A veteran grassroots leader has announced that he will contest the MIC deputy president's race at the upcoming party polls in November.

PETALING JAYA: MIC Sungai Siput deputy division chief M Loganathan has thrown a spanner on Prime Minister Najib Tun Razak’s brokered peace deal in the party to ensure the party’s top two positions remain uncontested.

He has decided to challenge Dr S Subramaniam for the deputy president post in the coming party polls.

Making the announcement two days ago, Loganathan when contacted by FMT today said he had a good chance of winning the party’s number two post based on his popularity among the grassroots members of the party.

Najib had in July brokered a consensus in the party, which had been agreed upon by president G Palanivel, deputy president Dr Subramaniam and vice-presidents M Saravanan and SK Devamany. Under the peace accord the top two positions in the party will not see a contest.

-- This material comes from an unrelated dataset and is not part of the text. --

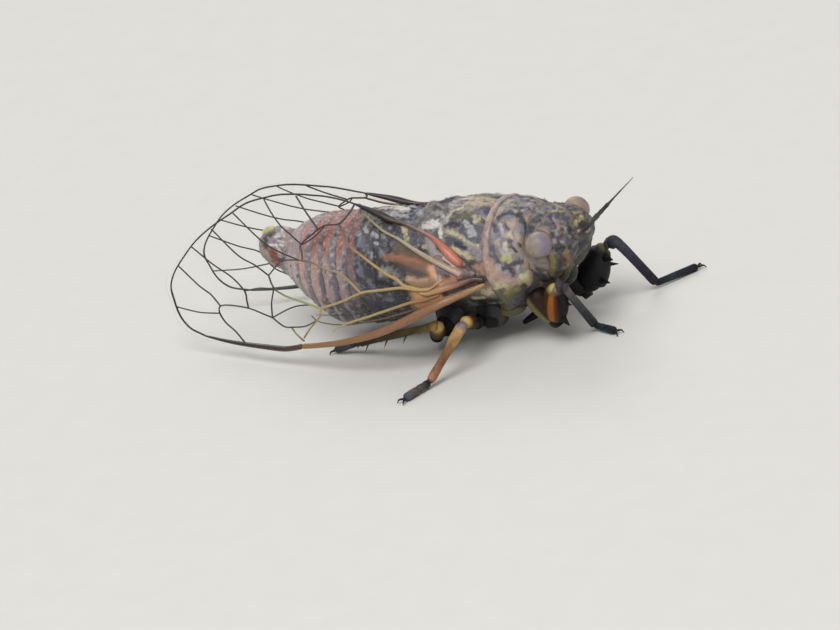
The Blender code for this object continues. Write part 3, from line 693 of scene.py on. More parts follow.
def makePronotum():
    def slant(x):
        return slantPerMm * np.clip((-2.84 - x) / (4.42 - 2.84), 0, 1)

    grid = trunkGrid(trunk["pronotum"], 0.025, trunk["sides"], slant)
    tree = treeOf(grid)
    colours, field = mosaic(grid, pronotumTones, 0.62, 41)
    tanAroundEyes(grid, colours, 1.35)
    relief = 0.012 * field
    addMarks(grid, colours, relief, pronotumMarks, tree)
    groove = ((-2.95, -0.28, 5.7), (-3.9, -0.42, 6.0))
    addLine(grid, colours, relief, groove, 0.08, "soot", -0.04)
    # The collar: a smooth raised band, with a dark groove in front and a dark rear edge
    depth = grid[..., 0] + slant(grid[..., 0]) * (grid[..., 2] - collarEdge["middle"])
    high = softStep(3.5, 4.0, grid[..., 2])
    collar = softStep(collarEdge["front"], collarEdge["front"] - 0.06, depth) * (0.25 + 0.75 * high)
    band = evenPaint(grid, "#a68d84")
    blend(band, "#b8a294", softStep(0.2, 1.0, mottle(grid * (1, 0.5, 0.5), 0.5, 45)) * 0.7)
    blend(band, "#7d6d6a", softStep(0.4, 1.1, mottle(grid, 0.3, 46)) * 0.6)
    blend(band, "#bd9680", softStep(3.0, 2.3, grid[..., 2]) * 0.8)
    blend(band, "#33303a", softStep(collarEdge["rim"], collarEdge["rim"] - 0.04, depth))
    colours += collar[..., None] * (band - colours)
    blend(colours, "#4a414c", bell(depth, collarEdge["groove"], 0.035) * 0.6)
    relief += 0.015 * collar - 0.03 * bell(depth, collarEdge["groove"], 0.04)
    below = softStep(3.2, 2.7, grid[..., 2])
    blend(colours, "#4c463a", below * 0.85)
    addMarks(grid, colours, relief, flankMarks, tree)
    # The lower edge of the shield stands out over the side
    relief += 0.05 * bell(grid[..., 2], 3.3, 0.16) * softStep(-4.3, -4.2, grid[..., 0])
    grid = raised(grid, relief)
    addShells("pronotum-shield", [(grid, colours)], platesMaterial, ("pronotum",))
    return grid, colours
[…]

Palanivel was elected unopposed last month at the MIC presidential nominations. The election of other office bearers — deputy president, three vice-presidents and 23 central working committee members — would be held in November this year.

Dr Subramaniam, who is also Health Minister, is tipped to seek re-election at the November party polls.

Loganathan, once a strong ally with former MIC president S Samy Vellu, joined the party in 1976 and since then had contributed to Samy Vellu’s win in the Sungai Siput parliamentary constituency at general elections.

However, relations between the two turned sour starting 2003. In 2006, Loganathan famously won the Sungai Siput division chairman post by beating Samy Vellu’s man  by 46 votes.

In  2007, Loganathan was expelled from MIC by Samy Vellu but was readmitted into the party in 2010.

Asked on his chances, Loganathan said his 30-year experience in the party and his wide popularity would propel him to a win.

In addition, he said Dr Subramaniam was not a popular figure in the party previously, but rose up the ranks with the assistance of Samy Vellu.

“If a person without popularity and no grassroots support can win the battle, why can’t I challenge him for the post?” Loganathan questioned.

Loganathan believes that he could stage an upset against Subramaniam and hopes to magnify his service to the Indian community if elected.